Remaining Useful Life Prediction Based on a Double-Convolutional Neural Network Architecture

Remaining useful life (RUL) prediction has been increasingly considered in many industrial fields for the reliability and safety of their systems. As a data analysis tool of deep learning, deep convolutional neural network (CNN) shows great potential for RUL prediction. This paper proposes an intelligent RUL prediction method based on a double-CNN model architecture. Given the powerful feature extraction capability of CNN, the proposed method is fed with original vibration signals with no need to resort to any feature extractor, which can also retain the useful information in maximum.
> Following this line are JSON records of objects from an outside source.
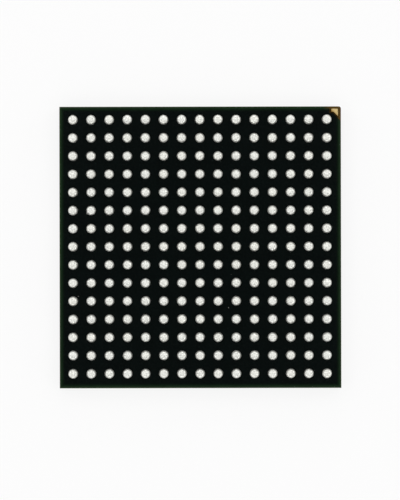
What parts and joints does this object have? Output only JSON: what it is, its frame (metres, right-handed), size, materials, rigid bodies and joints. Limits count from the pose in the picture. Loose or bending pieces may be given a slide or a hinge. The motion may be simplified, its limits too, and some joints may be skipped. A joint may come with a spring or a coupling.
{
  "type": "touch controller chip",
  "caption": "Square touch controller in a ball grid package, lying on its marking face with a full grid of solder balls up and a gold pin-one corner mark.",
  "frame": {"origin": "middle of the marking face of the mould cap, the flat face that the chip lies on with its balls up", "axes": "+Z out of the ball side, +X to the right and +Y up in the picture's view of the balls, with the pin-one corner at +X +Y"},
  "size_m": [0.01, 0.01, 0.0011],
  "materials": {
    "moulding_compound": "fine matt black moulded epoxy, sawn at the sides",
    "solder_mask": "satin near-black mask with a green cast, thin over bare laminate",
    "laminate": "sawn glass-fibre laminate, dark olive, dry and slightly fuzzy",
    "copper": "etched copper foil",
    "gold_plating": "soft gold plating over nickel and copper",
    "gold_wire": "bright drawn gold wire",
    "solder": "frosted tin-silver solder, satin",
    "silicon": "polished grey silicon",
    "die_film": "dull adhesive film",
    "pad_metal": "thin aluminium"
  },
  "bodies": {
    "root": {"mould_cap": "moulding_compound", "silicon_die": "silicon", "die_attach_film": "die_film", "die_bond_pads": "pad_metal", "bond_wires_east": "gold_wire", "bond_wires_north": "gold_wire", "bond_wires_west": "gold_wire", "bond_wires_south": "gold_wire", "die_side_mask": "solder_mask", "bond_fingers_and_traces": "copper", "die_paddle": "copper", "laminate_core": "laminate", "signal_vias": "copper", "thermal_vias": "copper", "ball_side_ground_plane": "copper", "ball_lands": "copper", "corner_mark": "gold_plating", "ball_side_mask": "solder_mask", "solder_balls_row_a": "solder", "solder_balls_row_b": "solder", "solder_balls_row_c": "solder", "solder_balls_row_d": "solder", "solder_balls_row_e": "solder", "solder_balls_row_f": "solder", "solder_balls_row_g": "solder", "solder_balls_row_h": "solder", "solder_balls_row_j": "solder", "solder_balls_row_k": "solder", "solder_balls_row_l": "solder", "solder_balls_row_m": "solder", "solder_balls_row_n": "solder", "solder_balls_row_p": "solder", "solder_balls_row_r": "solder"}
  },
  "joints": []
}
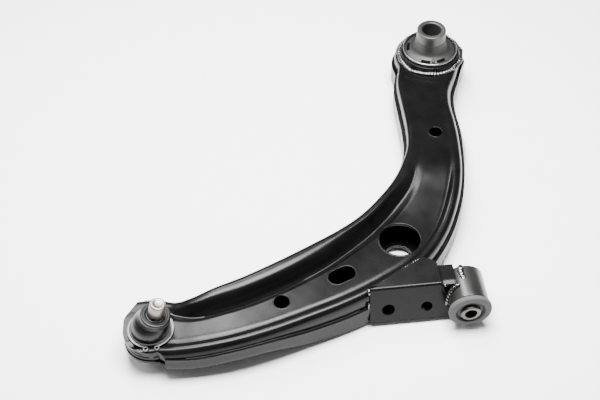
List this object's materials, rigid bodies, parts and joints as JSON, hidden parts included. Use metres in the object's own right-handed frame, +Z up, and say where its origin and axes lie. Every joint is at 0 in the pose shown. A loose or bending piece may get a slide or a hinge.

The prediction includes two stages: first, incipient fault point is identified by the first CNN model and a proposed 3/5 principle; then, the second CNN model is constructed for RUL prediction. In practice, RULs of identical components are different from each other, which poses a major challenge in RUL prediction. To overcome this problem, an intermediate reliability variable is first calculated in this paper, instead of directly predicting the RUL value. Then, a mapping algorithm is proposed to map reliability to RUL. To demonstrate the effectiveness of the proposed method, data of four tests of bearing degradation are utilized for RUL prediction. Compared with state-of-the-art methods, the proposed method shows higher prediction accuracy and robustness. The prediction results and evaluation indexes demonstrated the effectiveness and superiority of the proposed method.